Il costo del debito è un elemento che segnala la fiducia, e il mercato ha premiato la gestione disciplinata della Spagna. Di contro, i titoli di Stato francesi hanno visto un incremento nei rendimenti, influenzati dalla preoccupazione per l’alto livello di spesa pubblica e la conseguente pressione sul bilancio.

Prima della pandemia, la Francia manteneva un deficit stabile tra il 2,6% e il 3%. Al deflagrare della pandemia, il deficit esplose al 9% del Pil nel 2020 e rimase elevato nel 2021, attestandosi al 6,6%. In fase di ripresa, il deficit ha iniziato a ridursi, scendendo al 4,8% nel 2022 e al 5,5% nel 2023, anche se questo valore è rimasto sopra le attese del Governo.

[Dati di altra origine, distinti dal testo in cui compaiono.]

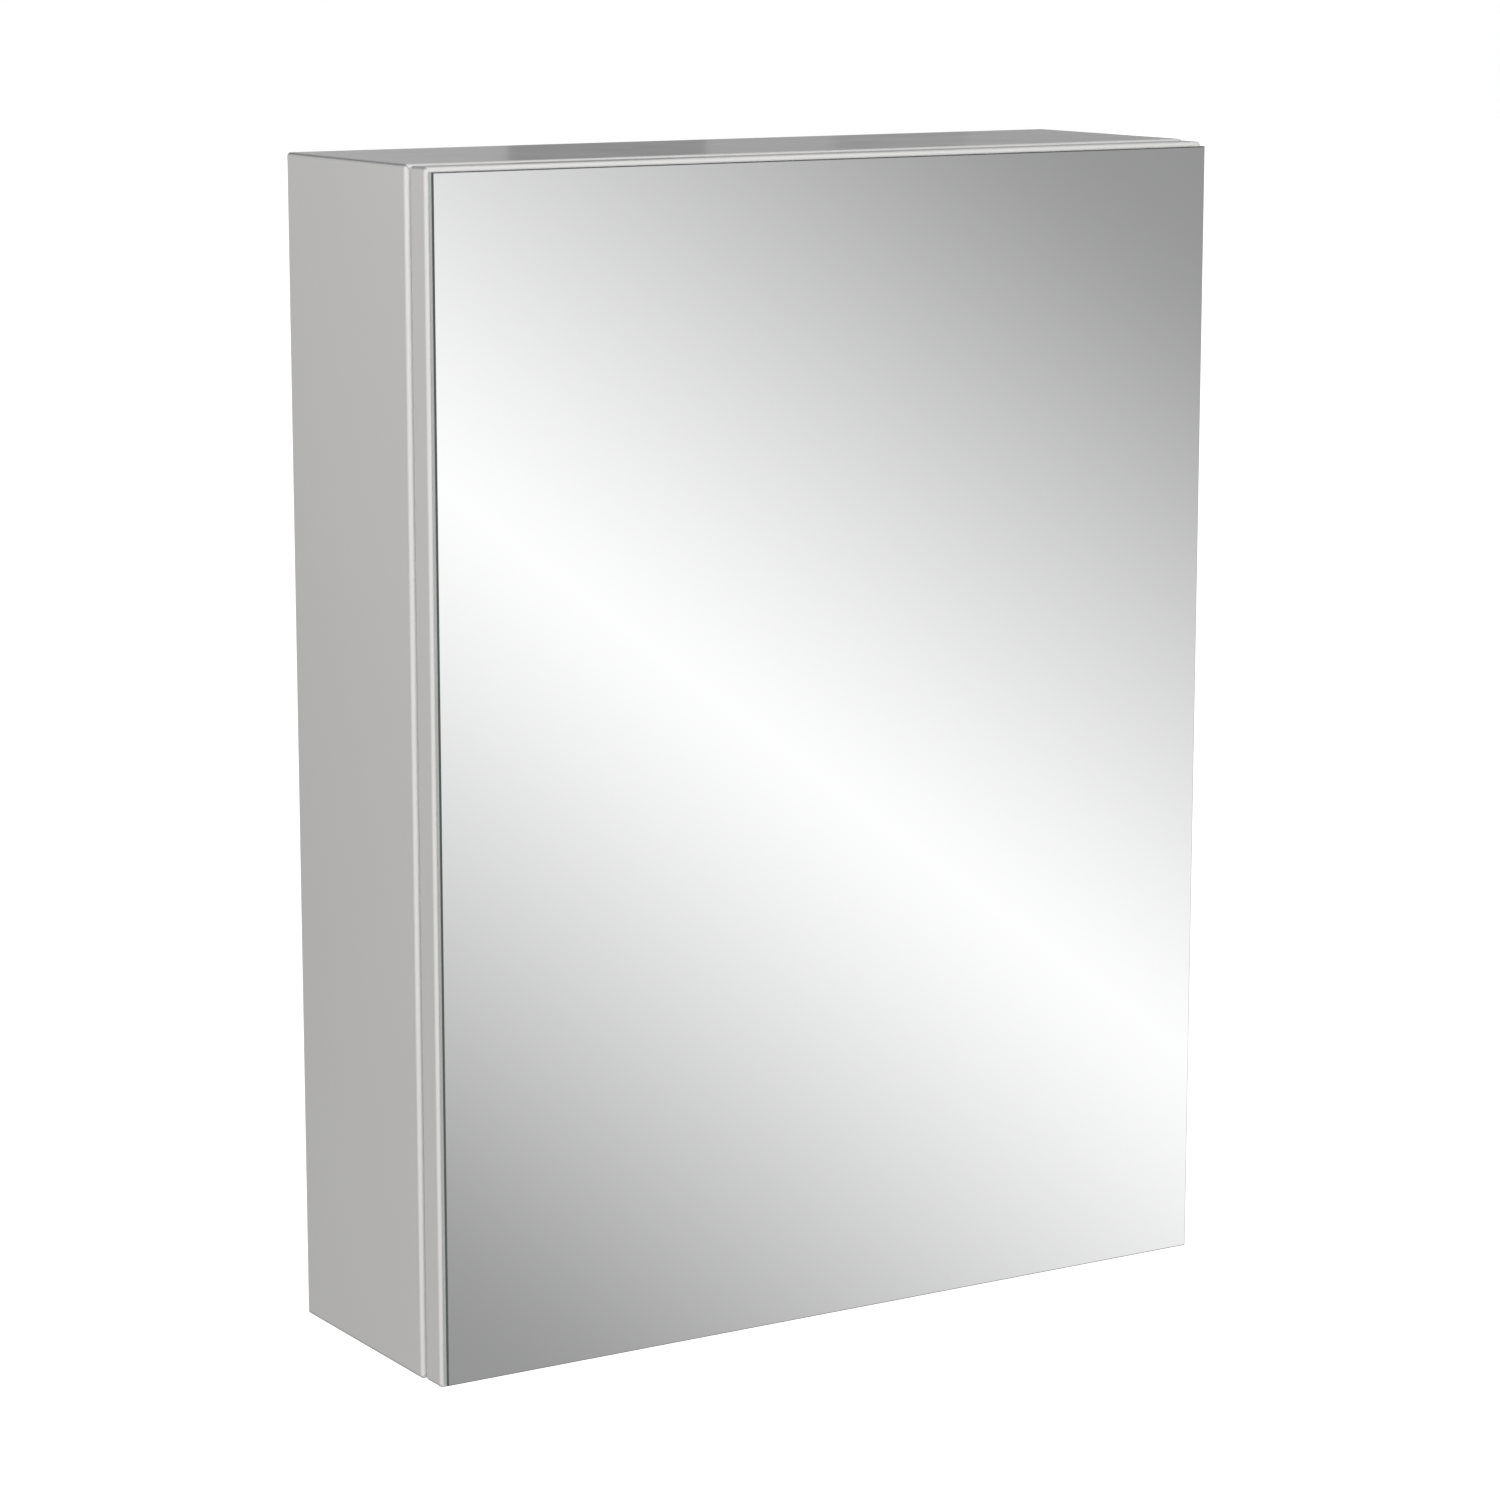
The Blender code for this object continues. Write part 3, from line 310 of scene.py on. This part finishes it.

La Spagna mostra una storia in parte diversa, dal 2013, quando il deficit era superiore al 6%, si è assistito a una progressiva riduzione che lo ha portato vicino al 3% nel periodo pre-pandemico. Nel 2020, a causa dell’emergenza sanitaria e delle misure straordinarie adottate, il deficit ha superato l’11% del Pil, segnando uno dei livelli più elevati nell’Unione. Successivamente, nel 2021 e nel 2022, la Spagna ha ridotto il deficit grazie alla ripresa economica e agli interventi fiscali mirati, con valori rispettivamente attorno al 7% e al 5%. Nel 2023, il valore si è stabilizzato al 3,6%, grazie al consolidamento fiscale e alla gestione oculata delle risorse europee.

In prospettiva, in un contesto globale caratterizzato da incertezze economiche e da sfide come l’inflazione e la transizione energetica, la capacità di ciascun Paese, anche quelli su cui nessun dubbio era calato fino ad ora, di controllare i conti pubblici diventerà sempre più cruciale per il futuro.

La Francia (così come il Regno Unito oltremanica, per motivi diversi) ha davvero perso il ‘privilegio’ di non doversi confrontare con i creditori internazionali? Oppure si tratta di una fase temporanea di difficoltà, da cui il Paese potrà risollevarsi e tornare a stabilire un distacco significativo rispetto al debito spagnolo (e in generale a quello dei cosiddetti ‘Pigs’)?

La partita è aperta. Il mercato, dal canto suo, non sembra disposto a fare sconti.